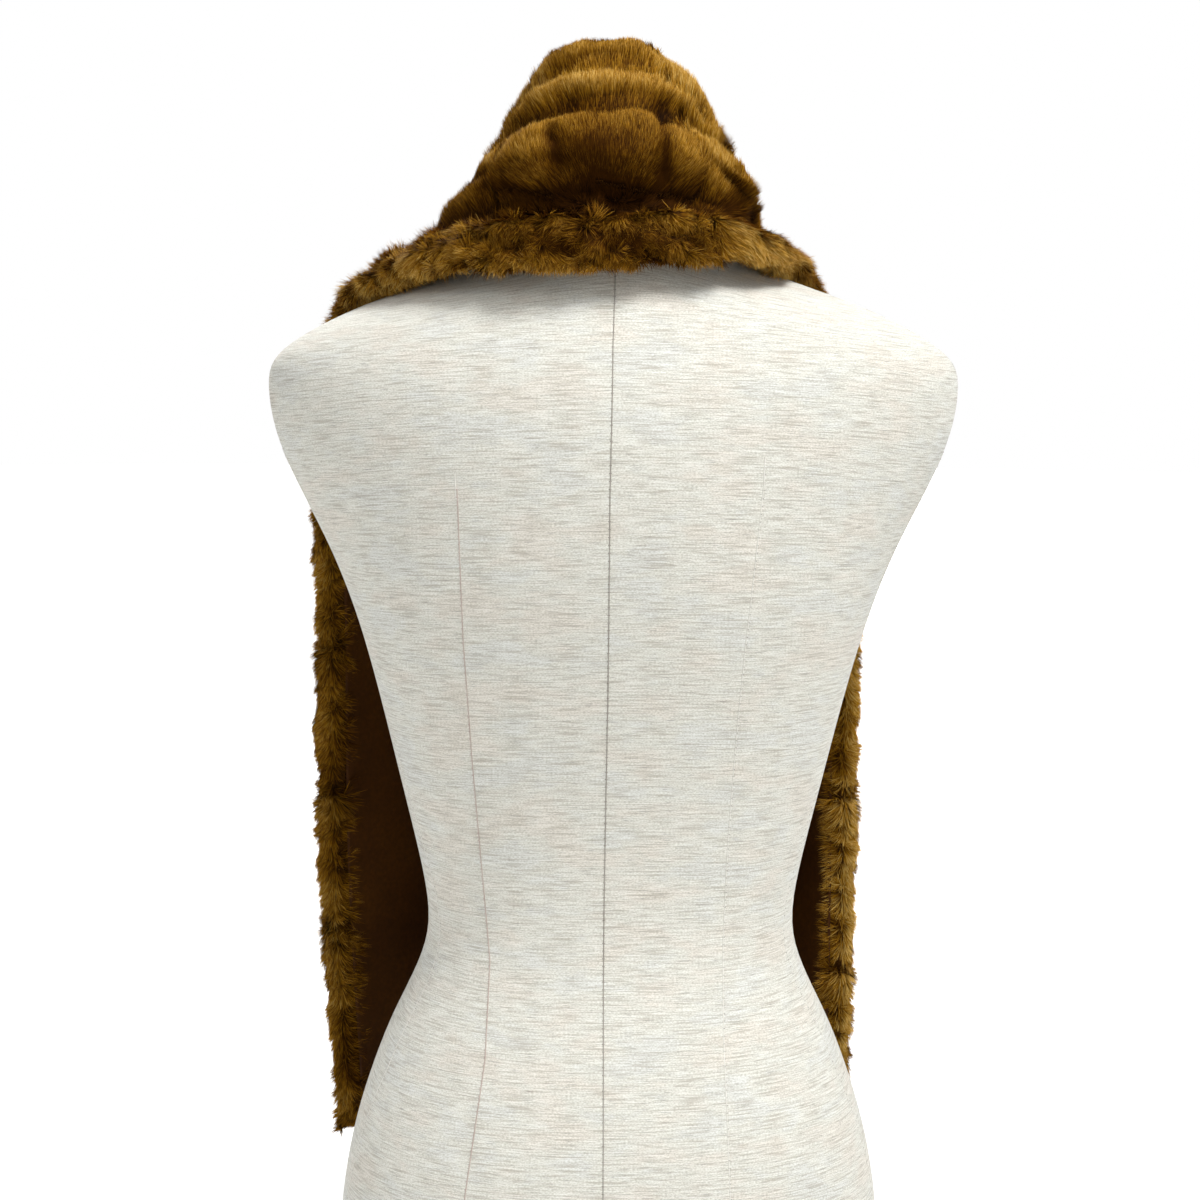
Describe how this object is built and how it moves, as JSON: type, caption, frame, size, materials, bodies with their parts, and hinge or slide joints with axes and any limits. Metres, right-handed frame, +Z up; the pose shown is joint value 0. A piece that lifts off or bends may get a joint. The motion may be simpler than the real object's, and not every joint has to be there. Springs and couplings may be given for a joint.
{
  "type": "fur collar wrap on a dress form",
  "caption": "Long sheared-fur wrap of sewn pelts over a thin lining, standing up round the neck and hanging in two fronts, on a limbless dress form with a flat base.",
  "frame": {"origin": "middle of the overall box, on the surface that the dress form's flat base stands on", "axes": "+Z up, -Y the way the dress form faces, +X the wearer's left"},
  "size_m": [0.389, 0.2774, 0.7647],
  "materials": {
    "fur": "dense sheared fur, golden brown tips over dark brown roots",
    "lining": "smooth dark caramel lining with a low sheen",
    "linen": "matt off-white linen knit with brown and grey slubs"
  },
  "bodies": {
    "root": {"dress_form": "linen", "pelt_right_hem": "fur", "pelt_right_hip": "fur", "pelt_right_waist": "fur", "pelt_right_bust": "fur", "pelt_right_chest": "fur", "pelt_right_shoulder": "fur", "pelt_right_neck": "fur", "pelt_nape": "fur", "pelt_left_neck": "fur", "pelt_left_shoulder": "fur", "pelt_left_chest": "fur", "pelt_left_bust": "fur", "pelt_left_waist": "fur", "pelt_left_hip": "fur", "pelt_left_hem": "fur", "lining_right_front": "lining", "lining_collar": "lining", "lining_left_front": "lining"}
  },
  "joints": []
}
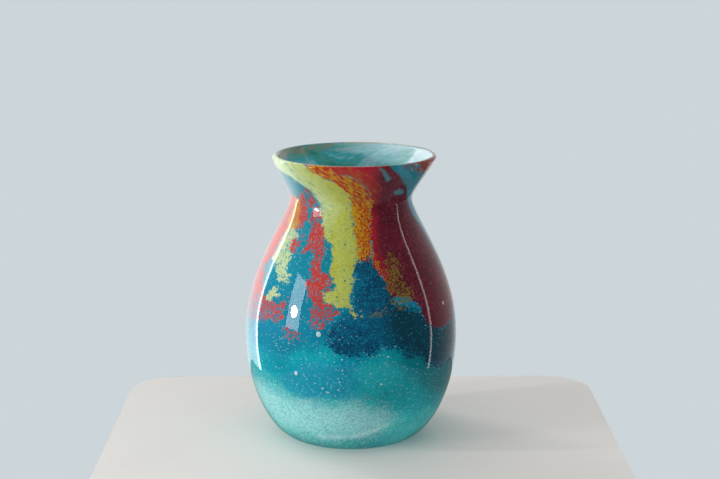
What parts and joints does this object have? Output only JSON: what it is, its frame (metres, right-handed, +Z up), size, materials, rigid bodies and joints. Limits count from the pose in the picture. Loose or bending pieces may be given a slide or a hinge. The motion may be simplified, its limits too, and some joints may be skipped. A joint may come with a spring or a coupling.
{
  "type": "blown glass vase",
  "caption": "Round-bellied vase of cased coloured glass with a narrow neck, a flared open lip and a flat ground foot.",
  "frame": {"origin": "centre of the foot, on the surface the vase stands on", "axes": "+Z up the vase's axis, -Y its front, +X to the right as seen from the front"},
  "size_m": [0.142, 0.142, 0.19],
  "materials": {
    "clear_glass": "clear, fire polished",
    "turquoise_glass": "opaque, glossy",
    "aqua_powder": "powdered, opaque, cased",
    "teal_powder": "powdered, opaque, cased",
    "lime_frit": "grainy, opaque, cased",
    "orange_frit": "grainy, opaque, cased",
    "ruby_frit": "grainy, opaque, cased",
    "olive_frit": "grainy, opaque, cased",
    "red_frit": "grainy, opaque, cased",
    "cream_frit": "grainy, opaque, cased",
    "deep_blue_frit": "grainy, opaque, cased"
  },
  "bodies": {
    "root": {"clear_casing": "clear_glass", "inner_gather": "turquoise_glass", "turquoise_cup": "aqua_powder", "teal_mantle": "teal_powder", "lime_streak": "lime_frit", "orange_streak": "orange_frit", "ruby_field": "ruby_frit", "olive_streak": "olive_frit", "red_column": "red_frit", "red_shoulder_patch": "red_frit", "cream_patch": "cream_frit", "red_low_band": "red_frit", "deep_blue_patch": "deep_blue_frit", "ruby_back_field": "ruby_frit", "lime_back_streak": "lime_frit", "orange_back_streak": "orange_frit", "deep_blue_back_patch": "deep_blue_frit", "red_back_patch": "red_frit"}
  },
  "joints": []
}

═══

**Directions:**
The records above should be repeated in full, exactly as given.

**The reply:**
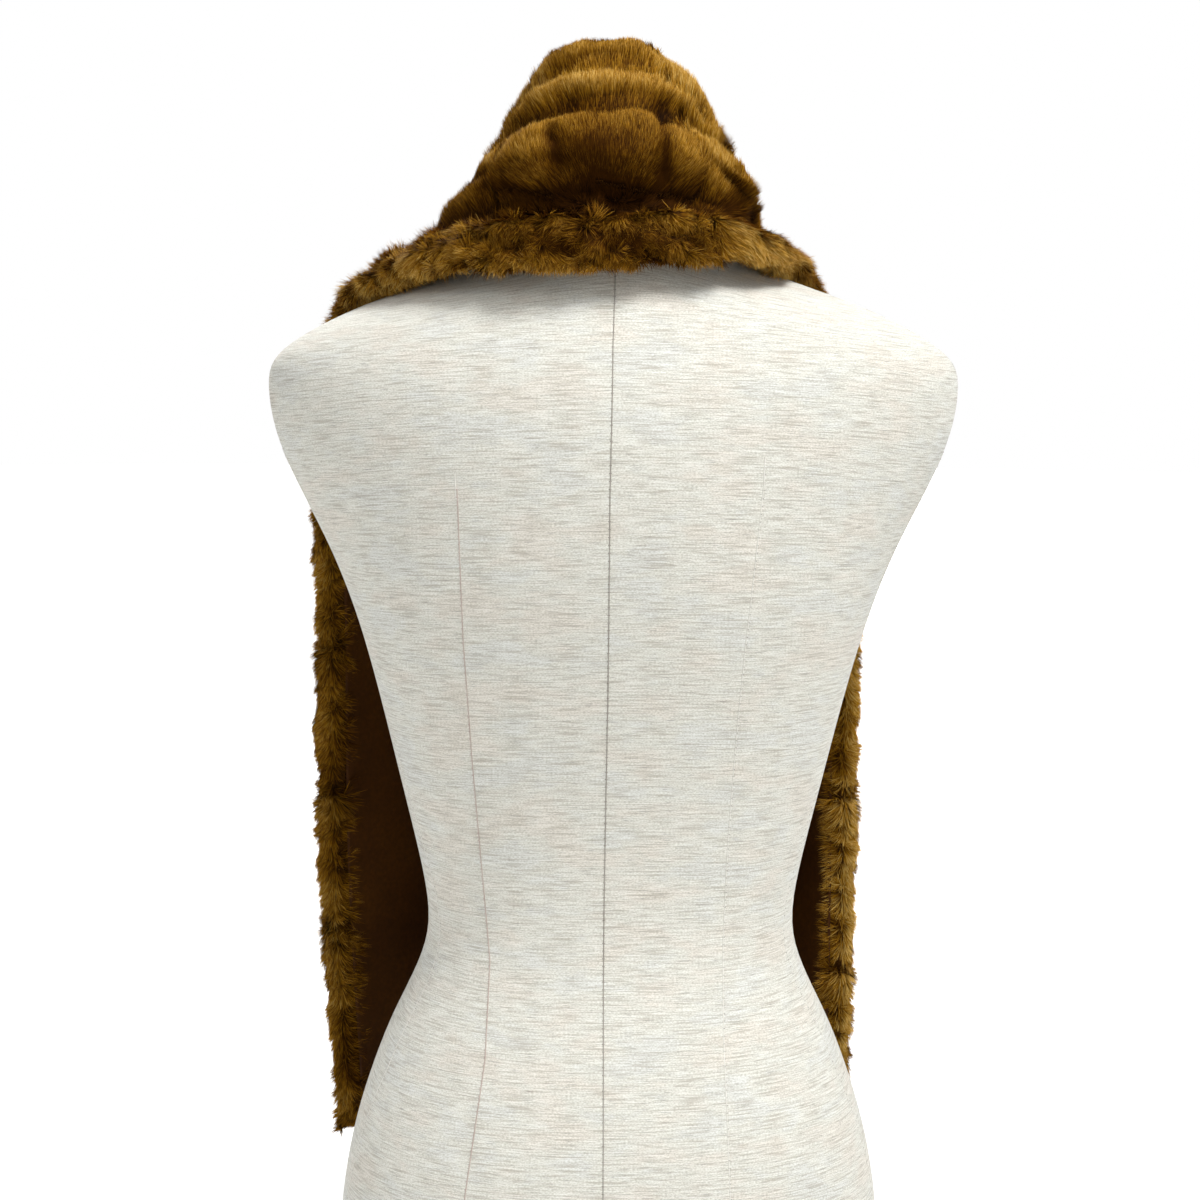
Describe how this object is built and how it moves, as JSON: type, caption, frame, size, materials, bodies with their parts, and hinge or slide joints with axes and any limits. Metres, right-handed frame, +Z up; the pose shown is joint value 0. A piece that lifts off or bends may get a joint. The motion may be simpler than the real object's, and not every joint has to be there. Springs and couplings may be given for a joint.
{
  "type": "fur collar wrap on a dress form",
  "caption": "Long sheared-fur wrap of sewn pelts over a thin lining, standing up round the neck and hanging in two fronts, on a limbless dress form with a flat base.",
  "frame": {"origin": "middle of the overall box, on the surface that the dress form's flat base stands on", "axes": "+Z up, -Y the way the dress form faces, +X the wearer's left"},
  "size_m": [0.389, 0.2774, 0.7647],
  "materials": {
    "fur": "dense sheared fur, golden brown tips over dark brown roots",
    "lining": "smooth dark caramel lining with a low sheen",
    "linen": "matt off-white linen knit with brown and grey slubs"
  },
  "bodies": {
    "root": {"dress_form": "linen", "pelt_right_hem": "fur", "pelt_right_hip": "fur", "pelt_right_waist": "fur", "pelt_right_bust": "fur", "pelt_right_chest": "fur", "pelt_right_shoulder": "fur", "pelt_right_neck": "fur", "pelt_nape": "fur", "pelt_left_neck": "fur", "pelt_left_shoulder": "fur", "pelt_left_chest": "fur", "pelt_left_bust": "fur", "pelt_left_waist": "fur", "pelt_left_hip": "fur", "pelt_left_hem": "fur", "lining_right_front": "lining", "lining_collar": "lining", "lining_left_front": "lining"}
  },
  "joints": []
}
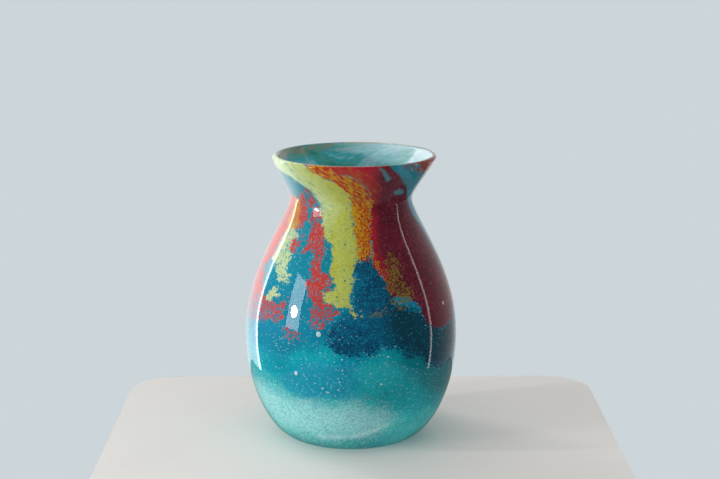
What parts and joints does this object have? Output only JSON: what it is, its frame (metres, right-handed, +Z up), size, materials, rigid bodies and joints. Limits count from the pose in the picture. Loose or bending pieces may be given a slide or a hinge. The motion may be simplified, its limits too, and some joints may be skipped. A joint may come with a spring or a coupling.
{
  "type": "blown glass vase",
  "caption": "Round-bellied vase of cased coloured glass with a narrow neck, a flared open lip and a flat ground foot.",
  "frame": {"origin": "centre of the foot, on the surface the vase stands on", "axes": "+Z up the vase's axis, -Y its front, +X to the right as seen from the front"},
  "size_m": [0.142, 0.142, 0.19],
  "materials": {
    "clear_glass": "clear, fire polished",
    "turquoise_glass": "opaque, glossy",
    "aqua_powder": "powdered, opaque, cased",
    "teal_powder": "powdered, opaque, cased",
    "lime_frit": "grainy, opaque, cased",
    "orange_frit": "grainy, opaque, cased",
    "ruby_frit": "grainy, opaque, cased",
    "olive_frit": "grainy, opaque, cased",
    "red_frit": "grainy, opaque, cased",
    "cream_frit": "grainy, opaque, cased",
    "deep_blue_frit": "grainy, opaque, cased"
  },
  "bodies": {
    "root": {"clear_casing": "clear_glass", "inner_gather": "turquoise_glass", "turquoise_cup": "aqua_powder", "teal_mantle": "teal_powder", "lime_streak": "lime_frit", "orange_streak": "orange_frit", "ruby_field": "ruby_frit", "olive_streak": "olive_frit", "red_column": "red_frit", "red_shoulder_patch": "red_frit", "cream_patch": "cream_frit", "red_low_band": "red_frit", "deep_blue_patch": "deep_blue_frit", "ruby_back_field": "ruby_frit", "lime_back_streak": "lime_frit", "orange_back_streak": "orange_frit", "deep_blue_back_patch": "deep_blue_frit", "red_back_patch": "red_frit"}
  },
  "joints": []
}